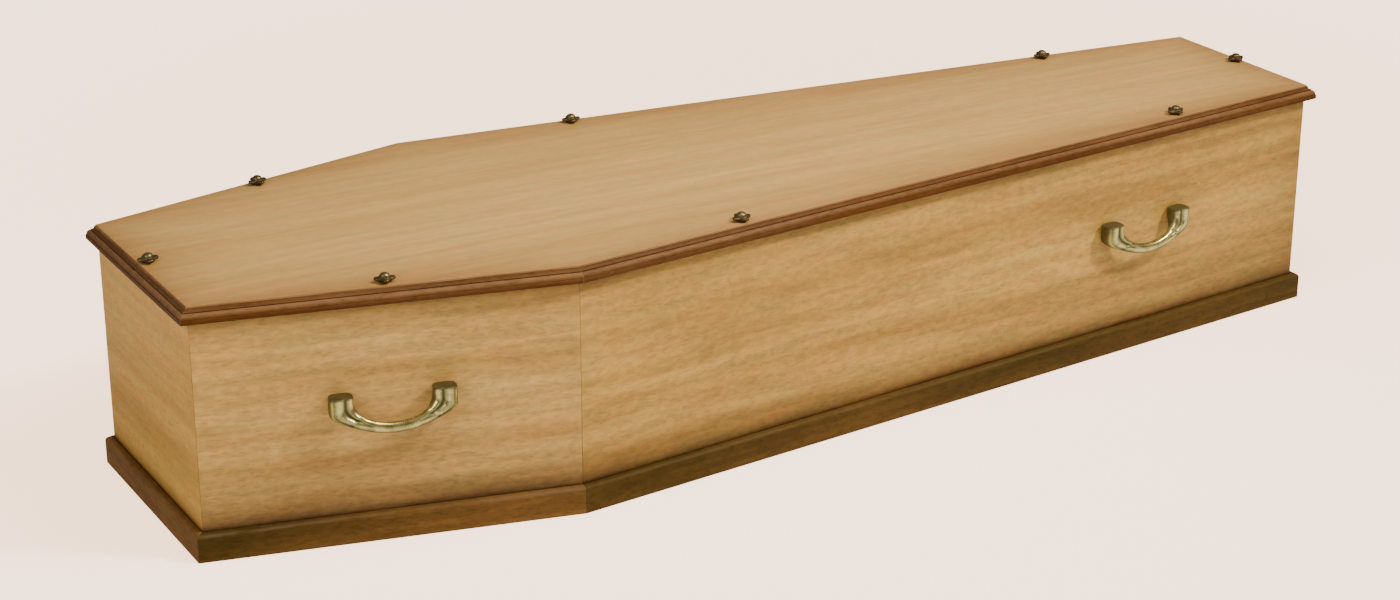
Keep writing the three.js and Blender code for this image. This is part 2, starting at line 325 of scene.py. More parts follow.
def pierced_plate(rim: np.ndarray, holes: list[np.ndarray]) -> np.ndarray:
    """A flat plate with round holes, cut into triangles.

    The triangles are Delaunay's, with the rim and the holes kept as edges. Those whose middle lies
    in a hole are left out.

    Args:
        rim: The plate's corners in the plane, anticlockwise.
        holes: The points round each hole.

    Returns:
        Triangles as rows of three numbers, which count the rim's points and then each hole's.
    """
    loops = [rim, *holes]
    starts = np.cumsum([0] + [len(loop) for loop in loops])
    edges = [
        [start + i, start + (i + 1) % len(loop)]
        for start, loop in zip(starts, loops)
        for i in range(len(loop))
    ]
    given = [Vector(point) for point in np.concatenate(loops).tolist()]
    points, _, faces, sources, _, _ = delaunay_2d_cdt(given, edges, [], 1, WELD)
    back = np.array([source[0] for source in sources])
    places = np.array([tuple(point) for point in points])
    triangles = np.array([list(face) for face in faces])
    middles = places[triangles].mean(axis=1)
    kept = np.ones(len(triangles), bool)
    for hole in holes:
        edge = np.roll(hole, -1, axis=0) - hole
        reach = middles[:, None] - hole[None]
        kept &= ~np.all(edge[:, 0] * reach[..., 1] > edge[:, 1] * reach[..., 0], axis=1)
    triangles = triangles[kept]
    corner = places[triangles]
    first, second = corner[:, 1] - corner[:, 0], corner[:, 2] - corner[:, 0]
    clockwise = first[:, 0] * second[:, 1] < first[:, 1] * second[:, 0]
    triangles[clockwise] = triangles[clockwise][:, ::-1]
    return back[triangles]


@dataclass(frozen=True)
class Outline:
    """The walls' six outer corners from above, anticlockwise from the right head corner."""

    corners: np.ndarray

    @classmethod
    def from_frame(cls) -> "Outline":
        """The base board's outline, moved out to the outer face of the head board.

        Returns:
            The walls' outline.
        """
        points = node_points("base_board")[:, :2]
        low, high = points.min(axis=0), points.max(axis=0)
        head = points[np.isclose(points[:, 0], low[0], atol=SAME_PLACE), 1].max()
        foot = points[np.isclose(points[:, 0], high[0], atol=SAME_PLACE), 1].max()
        shoulder = points[np.isclose(points[:, 1], high[1], atol=SAME_PLACE), 0].mean()
        right = np.array([[low[0], -head], [shoulder, low[1]], [high[0], -foot]])
        inner = cls(np.concatenate([right, right[::-1] * [1, -1]]))
        inset = np.array([low[0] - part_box("head_board")[0].x])
        return cls(np.array([inner.moved_corner(side, inset)[0] for side in range(len(SIDES))]))

    def corner(self, index: int) -> np.ndarray:
        """The corner at which a side starts."""
        return self.corners[index % len(self.corners)]

    def along(self, side: int) -> np.ndarray:
        """The direction in which a side runs."""
        return unit(self.corner(side + 1) - self.corner(side))

    def out(self, side: int) -> np.ndarray:
        """The direction straight out of a side's outer face."""
        return -left_of(self.along(side))

    def length(self, side: int) -> float:
        """A side's length along its outer face."""
        return float(np.linalg.norm(self.corner(side + 1) - self.corner(side)))

    def moved_corner(self, index: int, distance: np.ndarray) -> np.ndarray:
        """A corner after both of its sides have moved out.

        It moves along the mitre, by the distance times the sum of the two sides' outward
        directions over one plus their scalar product.

        Args:
            index: The corner.
            distance: How far the sides have moved, for as many cases as wanted.

        Returns:
            One row for each distance.
        """
        before, after = self.out(index - 1), self.out(index)
        mitre = (before + after) / (1 + before @ after)
        return self.corner(index) + distance[:, None] * mitre

    def set_back(self, index: int, gap: float) -> float:
        """How far a piece stops short of its mitre, so that half the gap is left there."""
        turn = math.acos(float(np.clip(self.along(index - 1) @ self.along(index), -1, 1)))
        return gap / 2 / math.cos(turn / 2)


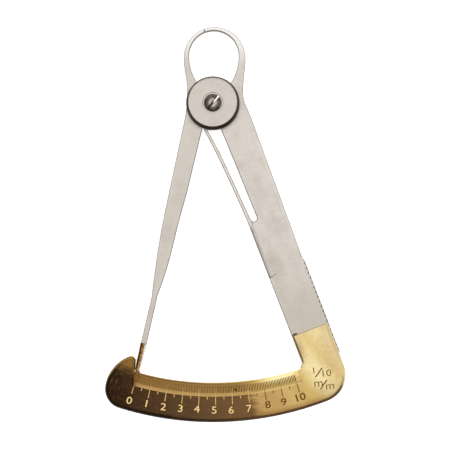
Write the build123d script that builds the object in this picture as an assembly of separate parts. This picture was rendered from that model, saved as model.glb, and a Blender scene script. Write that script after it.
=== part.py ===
from build123d import *
import math
import os

# Spring caliper gauge that reads crown and sheet thickness, lying on its back.
# Z is the pivot axis, the jaws point along +Y and the scale looks up. Millimetres and degrees.

# What the gauge measures
measure_range = 10.0  # opening of the jaws at the last mark
jaw_reach = 17.95  # pivot to the inner end of the meeting faces of the jaw tips
over_travel = 0.12  # swing past the last mark

# Directions, from straight down: the pointer arm to the left, the scale arm to the right
zero_angle = 15.65
pointer_lean = 13.0
scale_lean = 21.2

# Jaws
seam_angle = 6.65  # left of straight up, seen from the pivot
tip_turn = 22.0  # left of straight up, seen from the middle of the ring
ring_inner = 6.2
ring_outer = 7.65
tip_strip = 0.82  # width of the strip at the top of the ring
ring_shift = 0.17
tip_gap = 0.04
root_depth = 7.4  # from the widest place of the ring down to the root of each jaw
root_fade = 1.0  # how far the inner edges run on under the cover
pointer_root = 3.55
scale_root = 4.1
pointer_waist = 6.38
scale_waist = 7.47
waist_height = 3.2

# Arms
arm_thickness = 1.8
boss_radius = 5.5
boss_gap = 0.06
pointer_outer = 5.99  # outer edge, left of the arm's axis
pointer_belly = 5.56
pointer_inner = 1.24  # inner edge, left of the arm's axis
pointer_hollow = 0.44  # how far the inner edge has moved out beside the end of the slot
hollow_start = 0.7  # where the hollow's curve starts, as a share of the slot's length
hollow_early = 0.22  # how much of the hollow is reached there
hollow_late = 0.16  # how far the edge has gone over to the needle's halfway between the two
hollow_flow = 6.0  # how gently it runs into the needle, in needle widths of length
closing_gap = 0.03  # between the arms' inner edges at the end of the swing
pointer_bow = 0.2  # how far the lower outer edge bows out
belly_length = 30.7
needle_length = 12.0
needle_width = 1.4
needle_neck = 0.15  # how much narrower the arm is where the needle starts
needle_thickness = 1.1
scale_outer = 7.65  # outer edge, right of the arm's axis
scale_narrow = 6.9
grip_width = 7.2  # outer edge along the grip, right of the arm's axis
grip_length = 16.5
grip_step = 0.6
notch_pitch = 1.27
notch_depth = 0.16
notch_rise = 0.02  # how far the notch cutter stands out past the edge
slot_width = 1.7
slot_length = 31.0
slot_flare = 0.45  # how much the slot narrows the arm less at the bottom than at the pivot
edge_break = 0.12

# Leaf spring, along the inner edge of the scale arm
leaf_foot = 45.3  # distance from the pivot to its brazed end
leaf_brazed = 0.92  # its width where it is brazed
leaf_thick = 0.82
leaf_kink = 0.86
leaf_end = 0.62
leaf_depth = 1.4
leaf_reach = 4.5  # distance from the pivot to its free end, along the arm
kink_place = 0.38  # place of the leaf's bend, as a share of the slot's length
kink_swell = 0.53  # how far it stands off there, as a share of its tip
belly_place = 0.74
belly_swell = 0.2
leaf_gap = 0.12  # from its free end to the pointer arm that pushes it
braze_gap = 0.02

# Brass scale plate
band_inner = 69.4
band_width = 9.75
plate_thickness = 2.1
lap_distance = 8.4  # from the band back up the arm to the lap joint
tongue_length = 8.0
tongue_show = 0.25  # width of the tongue left bare beside the brass
recess_depth = 0.6
recess_width = 2.65
recess_slope = 0.55
recess_run = 1.1  # degrees that the recess runs past the last mark
bulb_radius = 9.3
bulb_turn = 1.8  # degrees from the middle of the bulb to the zero mark
bulb_offset = 4.25
bulb_heel = 5.0
bulb_nose = 1.2
elbow_outer = 7.0
elbow_inner = 1.6
plate_round = 1.2
band_round = 0.4
stop_lean = 5.0
stop_gap = 0.04

# Graduation, cut into the scale plate
marks = 10  # whole millimetres
tenths = 10  # lines to a millimetre
mark_length = 2.65  # from the recess's outer side to the end of a whole millimetre's line
half_length = 1.3
mark_width = 0.2
tenth_inset = 0.8  # from the band's inner edge to the tenth lines
tenth_gap = 0.1  # from the tenth lines to the recess's outer side
tenth_width = 0.2
line_depth = 0.1
line_rise = 0.03  # how far the cutter stands above the face

# Brass pointer tip
pin_gap = 7.5  # from the band back to the end of the needle
pin_length = 6.7
pin_radius = 0.85
pin_end_radius = 0.66
nib_reach = 3.5  # how far the point reaches over the band
nib_width = 1.15
nib_right = 0.8  # its right side at the bend, as a share of half its width
nib_left = 1.4  # its left side at the shoulder, as a share of half its width
nib_point = 0.12
nib_thickness = 0.3
nib_gap = 0.06
nib_tilt = 10.0  # the point is bent up so that it passes over the wall of the recess
spigot_radius = 0.4
spigot_length = 2.0
spigot_gap = 0.02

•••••

# Prompt
Answer with a single number: the count of lines holding the word "Blender".

# Result of this exercise
2